Calculus of Variations and Geometric Measure Theory

V. Crismale - G. Lazzaroni - R. Rossi

On the visco-plastic approximation of a rate-independent coupled elastoplastic damage model

created by rossi on 20 Nov 2023
modified by crismale on 14 Dec 2024

[BibTeX]

Published Paper

Inserted: 20 nov 2023
Last Updated: 14 dec 2024

Journal: SIAM J. Math. Anal.
Volume: 56
Number: 6
Pages: 7940-7988
Year: 2024
Doi: 10.1137/23M1620429

ArXiv: 2311.10186v3 PDF

Abstract:

In this paper we study a rate-independent system for the propagation of damage and plasticity.

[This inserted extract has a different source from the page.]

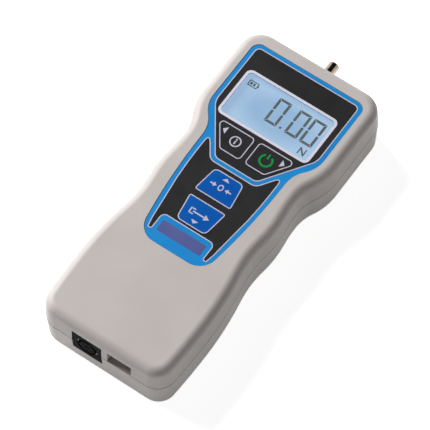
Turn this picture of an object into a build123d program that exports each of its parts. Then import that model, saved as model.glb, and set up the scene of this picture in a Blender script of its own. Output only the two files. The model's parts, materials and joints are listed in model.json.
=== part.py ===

To construct solutions we resort to approximation in terms of viscous evolutions, where viscosity affects both damage and plasticity with the same rate. The main difficulty arises from the fact that the available estimates do not provide sufficient regularity on the limiting evolutions to guarantee that forces and velocities are in a duality pairing, hence we cannot use a chain rule for the driving energy. Nonetheless, via careful techniques we can characterize the limiting rate-independent evolution by means of an energy-dissipation balance, which encodes the onset of viscous effects in the behavior of the system at jumps.